Meski demikian, para pelaku usaha thrifting mulai merespons tantangan ini secara positif. Mereka menjadi lebih selektif dalam memilih barang dagangan, lebih jujur dalam memberikan informasi produk, dan lebih konsisten dalam penetapan harga.
Maryam tidak pernah membayangkan sebelumnya bahwa fenomena thrifting dapat membentuk ruang sosialisasi yang unik. Di GOR Sudiang, ia menyaksikan bagaimana orang-orang dari berbagai latar belakang berbaur dengan natural. Mahasiswa bertegur sapa dengan ibu rumah tangga, bahkan anak SMA berbincang dengan pekerja kantoran.
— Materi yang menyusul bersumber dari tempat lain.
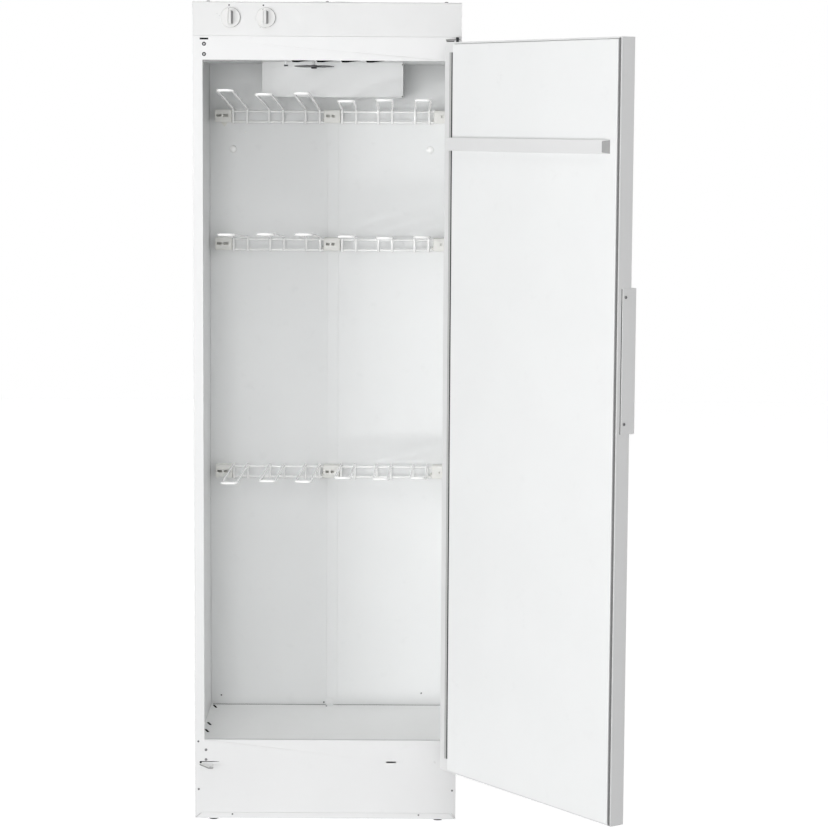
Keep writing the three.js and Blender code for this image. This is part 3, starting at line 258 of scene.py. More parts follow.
def plastic(name, colour, roughness, grain=0.12, mottle=0.95, shine=0.5):
    """Moulded plastic: spark-eroded grain, slight flow shades and scuffs."""
    n = Nodes(name)
    flow = n.ramp(n.noise(60, 4, 0.6), 0.35, 0.7)
    tone = n.mix(flow, colour, shade(colour, mottle))
    speck = n.ramp(n.noise(900, 2), 0.62, 0.75)
    tone = n.mix(speck, tone, shade(colour, 0.93))
    gloss = n.ramp(n.noise(180, 4), 0.3, 0.7, roughness - 0.05, roughness + 0.08)
    normal = n.bump(n.noise(2400, 2), grain, 0.0002)
    return n.set(Base_Color=tone, Roughness=gloss, Normal=normal, Specular_IOR_Level=shine)


def metal(name, colour, roughness, stretch=(1, 1, 1), spangle=0.88):
    """Plated or rolled steel: fine rolling lines, cloudy plating and dull spots."""
    n = Nodes(name)
    cloud = n.ramp(n.noise(90, 5, 0.6), 0.3, 0.7)
    tone = n.mix(cloud, colour, shade(colour, spangle))
    lines = n.noise(260, 4, 0.6, stretch)
    gloss = n.ramp(lines, 0.3, 0.7, roughness - 0.06, roughness + 0.1)
    normal = n.bump(lines, 0.12, 0.0003)
    return n.set(Base_Color=tone, Roughness=gloss, Normal=normal, Metallic=1)


def rubber(name, colour, dusty=0.25, shine=0.5):
    """Matt extruded rubber with dust in its pores."""
    n = Nodes(name)
    dust = n.ramp(n.noise(140, 5, 0.7), 0.45, 0.75)
    tone = n.mix(dust, colour, tuple(c + (0.35 - c) * dusty for c in colour))
    gloss = n.ramp(n.noise(320, 3), 0.3, 0.7, 0.66, 0.82)
    normal = n.bump(n.noise(1400, 3), 0.25, 0.0003)
    return n.set(Base_Color=tone, Roughness=gloss, Normal=normal, Specular_IOR_Level=shine)


def coating():
    """Glossy dipped coating of the wires, a little thicker in places."""
    n = Nodes("wire_coating")
    colour = (0.96, 0.96, 0.955)
    cloud = n.ramp(n.noise(70, 4), 0.35, 0.7)
    tone = n.mix(cloud, colour, shade(colour, 0.97))
    gloss = n.ramp(n.noise(210, 3), 0.3, 0.7, 0.12, 0.24)
    normal = n.bump(n.noise(160, 2), 0.12, 0.0008)
    return n.set(Base_Color=tone, Roughness=gloss, Normal=normal, Coat_Weight=0.5)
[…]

Fenomena ini juga merambah ke dunia digital. Banyak grup WhatsApp dan Facebook dibentuk untuk berbagi informasi tentang lapak-lapak baru, tips thrifting, atau sekadar memamerkan hasil buruan mereka.
Thrifting juga mendorong kreativitas dalam berpakaian. Dengan pilihan yang tidak selalu lengkap dalam hal ukuran dan model, orang-orang menjadi lebih kreatif dalam memadukan pakaian. Ada yang belajar mix and match untuk menciptakan gaya unik sampai belajar menjahit untuk mengubah ukurannya.
Semakin dalam Maryam menggali, semakin ia menyadari bahwa thrifting memiliki dampak yang jauh lebih luas dari yang terlihat di permukaan. Dari sisi lingkungan, thrifting membantu mengurangi limbah tekstil dengan memperpanjang masa pakai pakaian. Ini sejalan dengan konsep ekonomi sirkular yang kini menjadi perhatian global.
Dari sisi ekonomi, thrifting menciptakan ekosistem bisnis baru. Tidak hanya penjual langsung, tetapi juga jasa laundry khusus pakaian bekas, jasa modifikasi, bahkan jasa membantu orang berbelanja (personal shopper) untuk thrifting.
Di penghujung penelitiannya, Maryam merumuskan beberapa rekomendasi agar thrifting di Makassar berkembang lebih baik lagi. Ia menyarankan adanya standar kebersihan yang lebih baik, transparansi informasi produk yang lebih jelas, serta edukasi konsumen tentang cara memilih dan merawat barang thrifting.
Maka dari itu, Sobat iden, di tengah menjamurnya fenomena ini, kita juga perlu menjadi pembeli yang bijak dalam menjajal barang-barang thrifting, mengingat masih lemahnya regulasi yang mengatur sumber dari barang-barang hasil jualan thrifting ini.